» **Problem requirements**
Print out the material that follows word for word.
____________
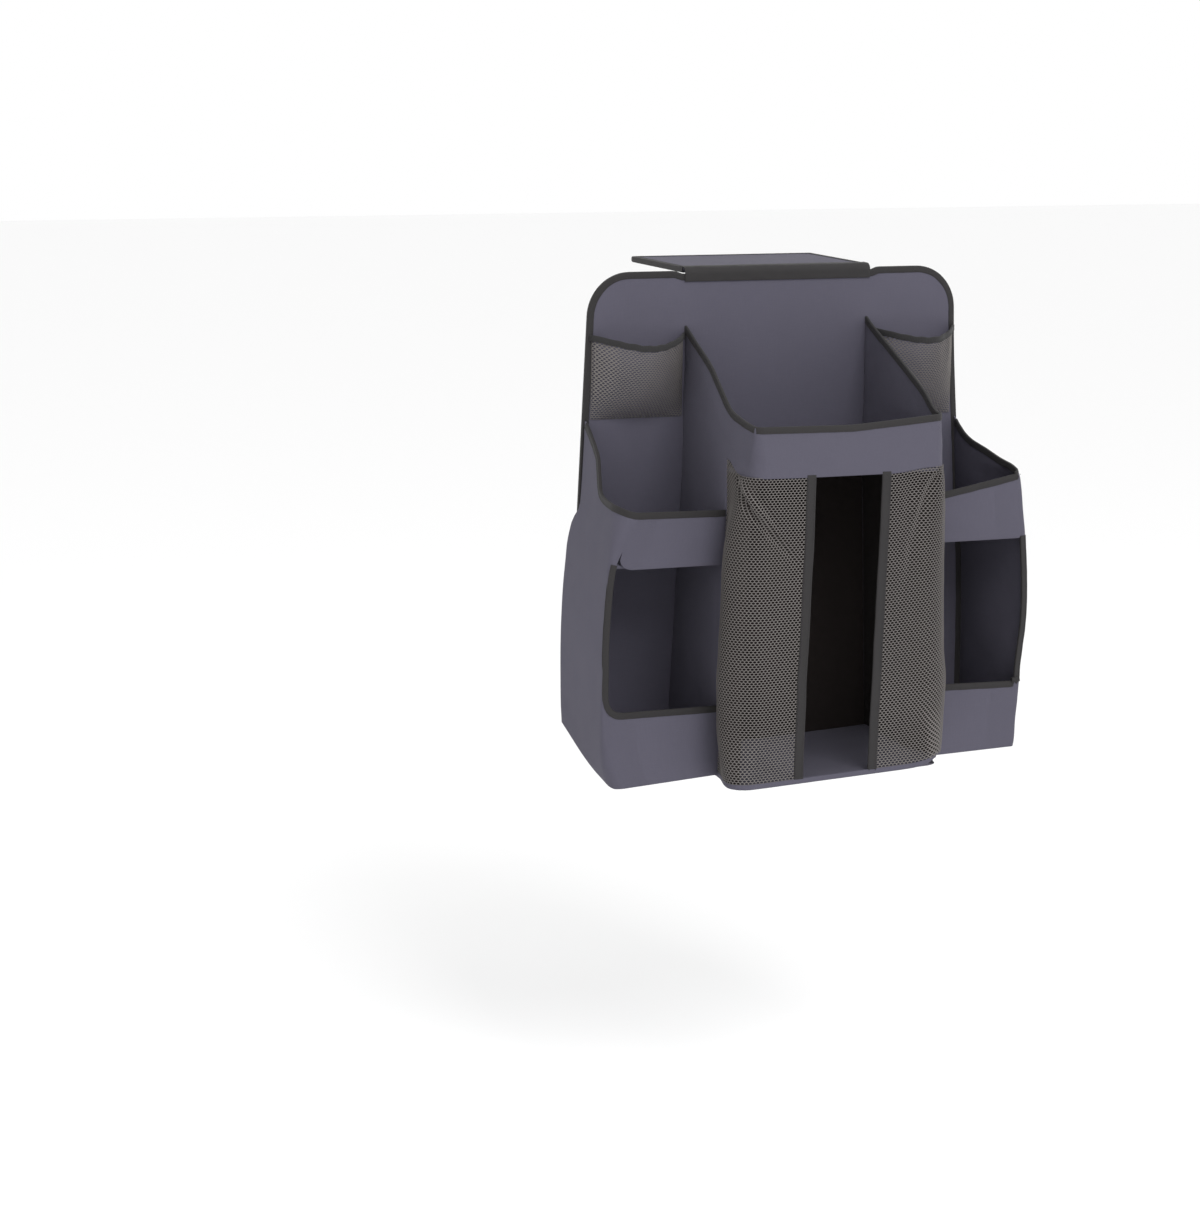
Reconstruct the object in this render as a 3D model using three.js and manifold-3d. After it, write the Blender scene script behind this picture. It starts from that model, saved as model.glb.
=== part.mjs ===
// Hanging diaper organizer: a stiffened back panel with sewn pockets, a wipes shelf, a net diaper
// stacker and open cubbies, hung from a flap that lies over the top of a dresser, table or rail.
// Millimetres, +Z up. The origin is the middle of the fold where the flap meets the back panel:
// X runs to the right seen from the front, Y into the furniture, so the pockets stand towards -Y.
// "Out" is the distance in front of the panel's rear face, so a point's Y is minus its out.
import * as THREE from "three";
import { TessellateModifier } from "three/addons/modifiers/TessellateModifier.js";
import { mergeVertices } from "three/addons/utils/BufferGeometryUtils.js";
import Module from "manifold-3d";

const wasm = await Module();
wasm.setup();

// Layers and clearances
const seamGap = 0.3; // between sewn neighbours, where the stitches pass
const layerGap = 0.1; // between a board and the cloth laid over it
const liningThickness = 0.9;
const panelBoardThickness = 2.5;
const clothThickness = 1;
const wallThickness = 2; // foam-backed cloth
const floorBoardThickness = 3;
const netThickness = 1.2;
const tapeThickness = 0.8;
const tapeClearance = 0.2;
const tapeWidth = 8; // how far binding tape reaches in from the edge that it covers
const tapeLap = 0.6; // where one tape is sewn over the end of another

// Back panel
const panelTopHalfWidth = 232; // at the shoulders, below the rounded corners
const shoulderDrop = 50;
const panelFlare = 0.04; // how much each side spreads for each unit down
const panelCornerRadius = 60;
const earRise = 3; // the outer corners stand above the fold
const earSlopeWidth = 12;
const panelTop = -seamGap;

// Wipes shelf
const shelfHalfWidth = 114;
const shelfDepth = 200;
const shelfSideTop = -57; // where its side walls meet the back panel
const shelfLipTop = -150;
const shelfBottom = -207;
const shelfScoopRun = 160; // out from the panel to where the sides come level with the lip
const shelfScoopDrop = 20; // how far the first handle of the sides' curve drops
const shelfScoopRise = 5; // and how far its second handle stands above the lip

// Diaper stacker
const stackerBottom = -550;
const stackerFlare = 0.041;
const openingHalfWidth = 40;
const openingTapeWidth = 11;

// Side pockets and cubbies
const cubbyDepth = 130;
const pocketBottom = -304;
const cubbyLipHeight = 75;
const cubbyFloorFall = 46; // from the back panel to the front
const sideEdge = {
  left: { back: -160, scoopOut: 100, scoopLow: -250, lipOuter: -250, lipInner: -250 },
  right: { back: -172, scoopOut: 70, scoopLow: -214, lipOuter: -220, lipInner: -246 },
};

// Net pockets
const netPocketTop = -68;
const netPocketBottom = -160;
const netPocketOuterInset = 8;
const netPocketBulge = 45;
const netPocketHem = 4;
const elasticHeight = 7;
const elasticThickness = 2.4;
const elasticSteps = 12;
const netBar = 3;
const netFront = { columns: 3, rows: 15 };
const netPouch = { columns: 5, rows: 4 };
const longestNetEdge = 20; // of a triangle in a net that is drawn out into a pouch
const splitRounds = 8;

// Hanging flap and crib straps
const flapHalfWidth = 116;
const flapLength = 150;
const strapFromMiddle = 185;
const strapTop = -49;
const strapLength = 200;
const strapWidth = 25;
const webbingThickness = 1.5;
const anchorHeight = 24; // the webbing's sewn end, folded once
const anchorThickness = 2.3;
const hookLength = 60;
const hookThickness = 1.3;
const hookInset = 1; // from the webbing's sides
const hookLift = 3; // from the webbing's loose end
const loopLength = 90;
const loopThickness = 1;
const loopLift = 6; // of the loop patch's top above the hook patch's

// Worked out from the values above
const cubbyFrontBottom = stackerBottom;
const cubbyLipTop = cubbyFrontBottom + cubbyLipHeight;
const panelSideBottom = cubbyFrontBottom + cubbyFloorFall;
const tapeStand = tapeThickness + tapeClearance; // how far a tape stands off the cloth under it
const panelLayers = liningThickness + panelBoardThickness + clothThickness + 2 * layerGap;
const panelFace = tapeStand + panelLayers; // the panel's rear face stands off by its binding
const panelFront = panelFace + seamGap;
const clearOfBinding = panelFace + tapeStand + seamGap;
const floorThickness = floorBoardThickness + 2 * (clothThickness + layerGap);
const lean = Math.atan(panelFlare);
const stackerLean = Math.atan(stackerFlare);
const panelHalf = (z) => panelTopHalfWidth + panelFlare * (-shoulderDrop - z);
const stackerHalf = (z) => shelfHalfWidth + stackerFlare * Math.max(0, shelfBottom - z);
const wallFace = (z) => panelHalf(z) + seamGap; // inner face of an outer side wall
const sideSign = { left: -1, right: 1 };

// How curves are drawn
const curveSteps = 8;
const handle = 0.65; // where along a scooped edge its second handle stands, and its first from the end
const handleDrop = 0.25; // how much of a pocket edge's fall its first handle takes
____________
» **Output for this task**
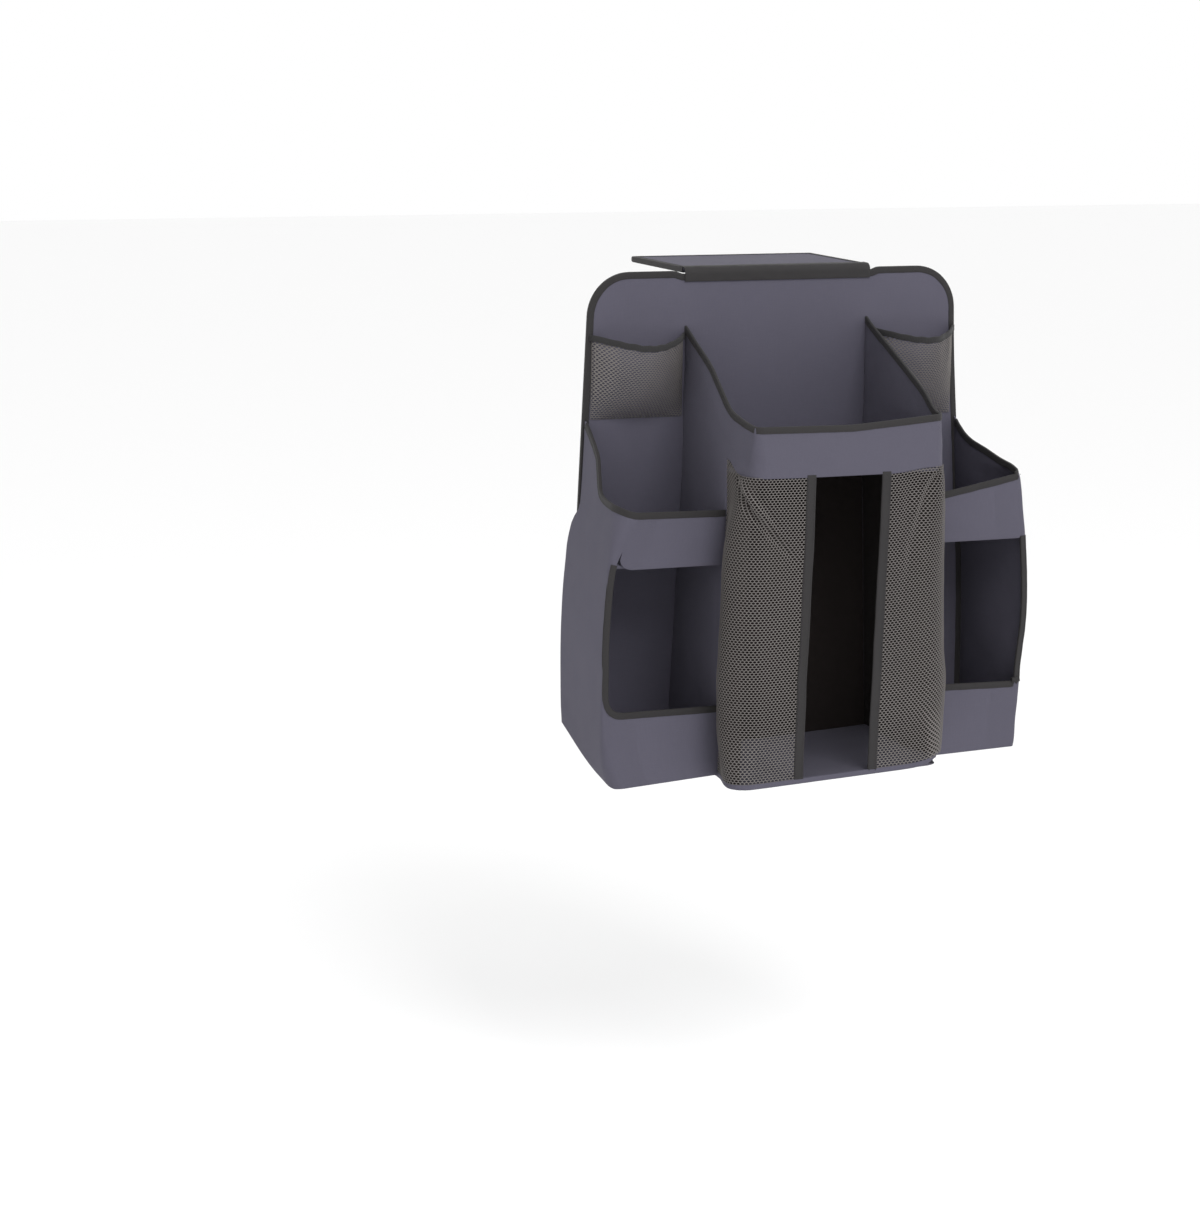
Reconstruct the object in this render as a 3D model using three.js and manifold-3d. After it, write the Blender scene script behind this picture. It starts from that model, saved as model.glb.
=== part.mjs ===
// Hanging diaper organizer: a stiffened back panel with sewn pockets, a wipes shelf, a net diaper
// stacker and open cubbies, hung from a flap that lies over the top of a dresser, table or rail.
// Millimetres, +Z up. The origin is the middle of the fold where the flap meets the back panel:
// X runs to the right seen from the front, Y into the furniture, so the pockets stand towards -Y.
// "Out" is the distance in front of the panel's rear face, so a point's Y is minus its out.
import * as THREE from "three";
import { TessellateModifier } from "three/addons/modifiers/TessellateModifier.js";
import { mergeVertices } from "three/addons/utils/BufferGeometryUtils.js";
import Module from "manifold-3d";

const wasm = await Module();
wasm.setup();

// Layers and clearances
const seamGap = 0.3; // between sewn neighbours, where the stitches pass
const layerGap = 0.1; // between a board and the cloth laid over it
const liningThickness = 0.9;
const panelBoardThickness = 2.5;
const clothThickness = 1;
const wallThickness = 2; // foam-backed cloth
const floorBoardThickness = 3;
const netThickness = 1.2;
const tapeThickness = 0.8;
const tapeClearance = 0.2;
const tapeWidth = 8; // how far binding tape reaches in from the edge that it covers
const tapeLap = 0.6; // where one tape is sewn over the end of another

// Back panel
const panelTopHalfWidth = 232; // at the shoulders, below the rounded corners
const shoulderDrop = 50;
const panelFlare = 0.04; // how much each side spreads for each unit down
const panelCornerRadius = 60;
const earRise = 3; // the outer corners stand above the fold
const earSlopeWidth = 12;
const panelTop = -seamGap;

// Wipes shelf
const shelfHalfWidth = 114;
const shelfDepth = 200;
const shelfSideTop = -57; // where its side walls meet the back panel
const shelfLipTop = -150;
const shelfBottom = -207;
const shelfScoopRun = 160; // out from the panel to where the sides come level with the lip
const shelfScoopDrop = 20; // how far the first handle of the sides' curve drops
const shelfScoopRise = 5; // and how far its second handle stands above the lip

// Diaper stacker
const stackerBottom = -550;
const stackerFlare = 0.041;
const openingHalfWidth = 40;
const openingTapeWidth = 11;

// Side pockets and cubbies
const cubbyDepth = 130;
const pocketBottom = -304;
const cubbyLipHeight = 75;
const cubbyFloorFall = 46; // from the back panel to the front
const sideEdge = {
  left: { back: -160, scoopOut: 100, scoopLow: -250, lipOuter: -250, lipInner: -250 },
  right: { back: -172, scoopOut: 70, scoopLow: -214, lipOuter: -220, lipInner: -246 },
};

// Net pockets
const netPocketTop = -68;
const netPocketBottom = -160;
const netPocketOuterInset = 8;
const netPocketBulge = 45;
const netPocketHem = 4;
const elasticHeight = 7;
const elasticThickness = 2.4;
const elasticSteps = 12;
const netBar = 3;
const netFront = { columns: 3, rows: 15 };
const netPouch = { columns: 5, rows: 4 };
const longestNetEdge = 20; // of a triangle in a net that is drawn out into a pouch
const splitRounds = 8;

// Hanging flap and crib straps
const flapHalfWidth = 116;
const flapLength = 150;
const strapFromMiddle = 185;
const strapTop = -49;
const strapLength = 200;
const strapWidth = 25;
const webbingThickness = 1.5;
const anchorHeight = 24; // the webbing's sewn end, folded once
const anchorThickness = 2.3;
const hookLength = 60;
const hookThickness = 1.3;
const hookInset = 1; // from the webbing's sides
const hookLift = 3; // from the webbing's loose end
const loopLength = 90;
const loopThickness = 1;
const loopLift = 6; // of the loop patch's top above the hook patch's

// Worked out from the values above
const cubbyFrontBottom = stackerBottom;
const cubbyLipTop = cubbyFrontBottom + cubbyLipHeight;
const panelSideBottom = cubbyFrontBottom + cubbyFloorFall;
const tapeStand = tapeThickness + tapeClearance; // how far a tape stands off the cloth under it
const panelLayers = liningThickness + panelBoardThickness + clothThickness + 2 * layerGap;
const panelFace = tapeStand + panelLayers; // the panel's rear face stands off by its binding
const panelFront = panelFace + seamGap;
const clearOfBinding = panelFace + tapeStand + seamGap;
const floorThickness = floorBoardThickness + 2 * (clothThickness + layerGap);
const lean = Math.atan(panelFlare);
const stackerLean = Math.atan(stackerFlare);
const panelHalf = (z) => panelTopHalfWidth + panelFlare * (-shoulderDrop - z);
const stackerHalf = (z) => shelfHalfWidth + stackerFlare * Math.max(0, shelfBottom - z);
const wallFace = (z) => panelHalf(z) + seamGap; // inner face of an outer side wall
const sideSign = { left: -1, right: 1 };

// How curves are drawn
const curveSteps = 8;
const handle = 0.65; // where along a scooped edge its second handle stands, and its first from the end
const handleDrop = 0.25; // how much of a pocket edge's fall its first handle takes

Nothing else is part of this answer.